---------- Extracted material ----------
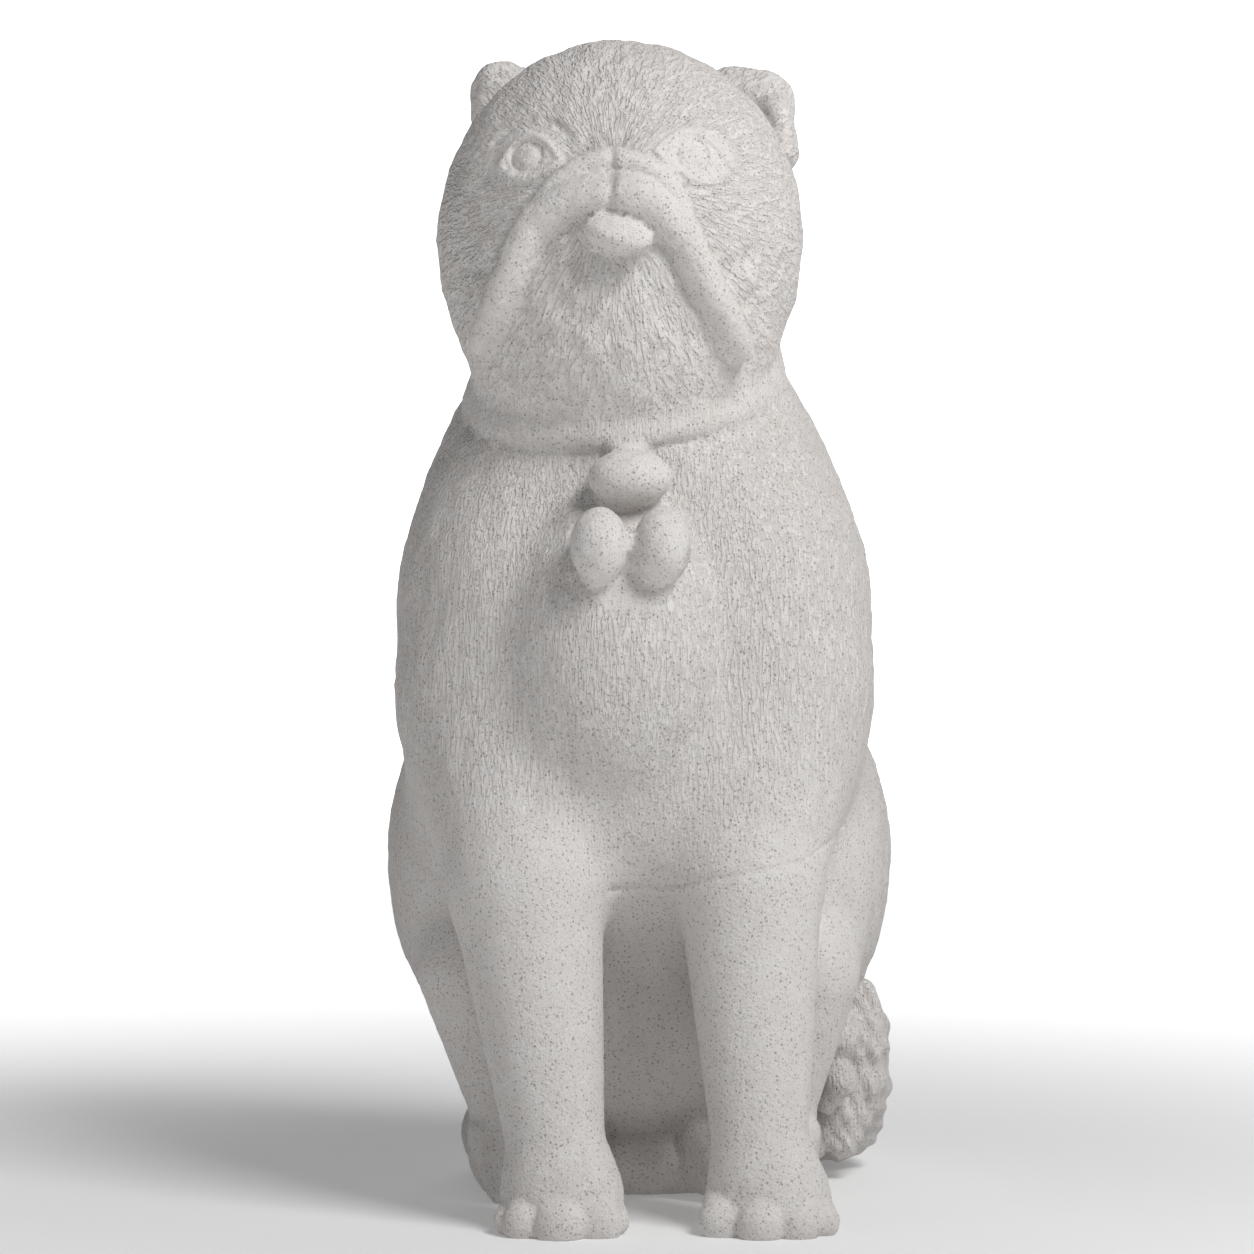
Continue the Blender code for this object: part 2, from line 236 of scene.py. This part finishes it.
def forelegs():
    """Two straight forelegs, each on a paw with its toes side by side."""
    masses = [
        Limb((-11.5, -8, 43), (-9.5, -14.3, 28.3), 8.6, 6.5, blend=3.5),
        Limb((-9.5, -14.3, 28.3), (-6.8, -18.4, 6.5), 6.5, 4.0, blend=1.2),
        Limb((11.0, -8, 43), (9.2, -14.3, 28.3), 8.4, 6.1, blend=3.5),
        Limb((9.2, -14.3, 28.3), (10.0, -18.4, 6.5), 6.1, 3.9, blend=1.2),
    ]
    right_toes = [(-10.8, 1.1), (-9.3, 1.8), (-6.4, 2.2), (-3.3, 2.0), (-1.8, 1.1)]
    left_toes = [(6.8, 2.0), (9.9, 2.05), (12.9, 1.9), (15.0, 1.4)]
    for middle, toes in ((-6.3, right_toes), (10.7, left_toes)):
        masses.append(Ball((middle, -18.6, 2.7), (5.1, 4.6, 4.6), blend=2.2))
        for x, radius in toes:
            spread = (x - middle) ** 2
            front = -22.9 + 0.085 * spread
            knuckle = (0.8 * x + 0.2 * middle, front + 3.4, 4.2 - 0.07 * spread)
            masses.append(Limb((x, front, 1.0), knuckle, radius, radius, depth=0.75, blend=0.1))
    return masses


def haunches():
    """Folded thighs with the shins and hind feet in front of them."""
    masses = []
    for side, foot in ((-1, -9.0), (1, 9.8)):
        masses += [
            Ball((13.7 * side, 7.5, 29), (8.8, 14.5, 15.6), turn=(-8, 0, 0), blend=1.6),
            Limb((12.6 * side, -3.0, 20), (foot, -1.2, 6), 6.6, 5.0, blend=1.8),
            Limb((12.0 * side, 12, 3.5), (foot, -1, 3.5), 4.2, 4.4, blend=1.2),
            Ball((foot, -1.2, 4.2), (6.0, 6.0, 5.8), blend=1.0),
        ]
        for place in (-4.0, -1.3, 1.4, 4.1):
            sole, knuckle = (foot + 0.62 * place, -5.5, 1.4), (foot + place, -3.6, 5.6)
            masses.append(Limb(sole, knuckle, 1.75, 1.9, blend=0.25))
    return masses


def ears():
    """Two small ears: the right one stands up, the left one folds and hangs."""
    return [
        Limb((-12.2, 0.5, 94.6), (-12.1, 0.8, 96.4), 2.5, 2.6, blend=0.8),
        Limb((-12.1, 0.8, 96.4), (-9.5, 1.8, 96.2), 2.6, 2.5, blend=0.8),
        Limb((8.3, 1.0, 95.5), (10.8, 0.5, 95.4), 3.2, 3.0, depth=0.8, blend=0.8),
        Limb((11.8, 0.0, 94.6), (12.6, -0.5, 90.8), 1.6, 1.4, depth=2.1, blend=0.5),
    ]


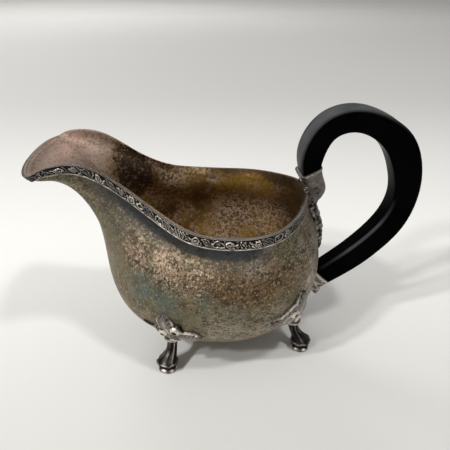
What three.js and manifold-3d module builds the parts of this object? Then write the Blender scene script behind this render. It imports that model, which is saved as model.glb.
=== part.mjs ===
import * as THREE from "three";
import { mergeVertices } from "three/addons/utils/BufferGeometryUtils.js";
import Module from "manifold-3d";

const wasm = await Module();
wasm.setup();

// A footed sauce boat in millimetres. The lip points along -X and the handle along +X, the plane of
// symmetry is y = 0, and four feet stand on z = 0. Angles round the bowl run in degrees from the lip (0)
// past the left side (90) to the handle (180), and on round the right side.

// Moves the finished pieces along X so that the whole length is centred over the origin.
const CENTRE_SHIFT = 0.75;

// The rim as a route: at each angle its place along X, its half width and its height.
const RIM_LINE = [
  { angle: 0, x: -91.9, half: 0, z: 106.5 },
  { angle: 10, x: -91, half: 13, z: 106.7 },
  { angle: 18, x: -88.4, half: 24, z: 106.9 },
  { angle: 23, x: -85.9, half: 28, z: 107.1 },
  { angle: 29, x: -81.6, half: 28, z: 109.2 },
  { angle: 38, x: -72, half: 25.4, z: 110.9 },
  { angle: 48, x: -60, half: 23.9, z: 107.9 },
  { angle: 58, x: -47, half: 24.8, z: 99.2 },
  { angle: 68, x: -34, half: 30.4, z: 90.6 },
  { angle: 80, x: -19.7, half: 38.8, z: 84.8 },
  { angle: 92, x: -4, half: 41.4, z: 82.6 },
  { angle: 104, x: 10.6, half: 39.6, z: 82.4 },
  { angle: 118, x: 22.2, half: 32.4, z: 83.4 },
  { angle: 134, x: 29.6, half: 22.5, z: 85.1 },
  { angle: 150, x: 33.6, half: 14.2, z: 86.5 },
  { angle: 165, x: 35.7, half: 6.9, z: 87.3 },
  { angle: 180, x: 36.4, half: 0, z: 87.6 },
];

// The belly under the rim: egg-shaped rings about one upright line.
const BELLY_X = -5;
const BOTTOM_Z = 11;
const BELLY_RINGS = [
  { z: 14, front: 33, rear: 27, half: 22 },
  { z: 26, front: 49, rear: 42, half: 36.8 },
  { z: 45, front: 56.3, rear: 48.8, half: 44.3 },
  { z: 65, front: 58.1, rear: 47.4, half: 44.2 },
];
const RING_STEPS = [0, 0.2, 0.4, 0.59, 0.76, 0.926, 0.96, 1];
const BAND_SHARE = 0.04;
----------
Task to complete: Pull out every line of the records that includes the string "Blender".

Solved problem:
Continue the Blender code for this object: part 2, from line 236 of scene.py. This part finishes it.
What three.js and manifold-3d module builds the parts of this object? Then write the Blender scene script behind this render. It imports that model, which is saved as model.glb.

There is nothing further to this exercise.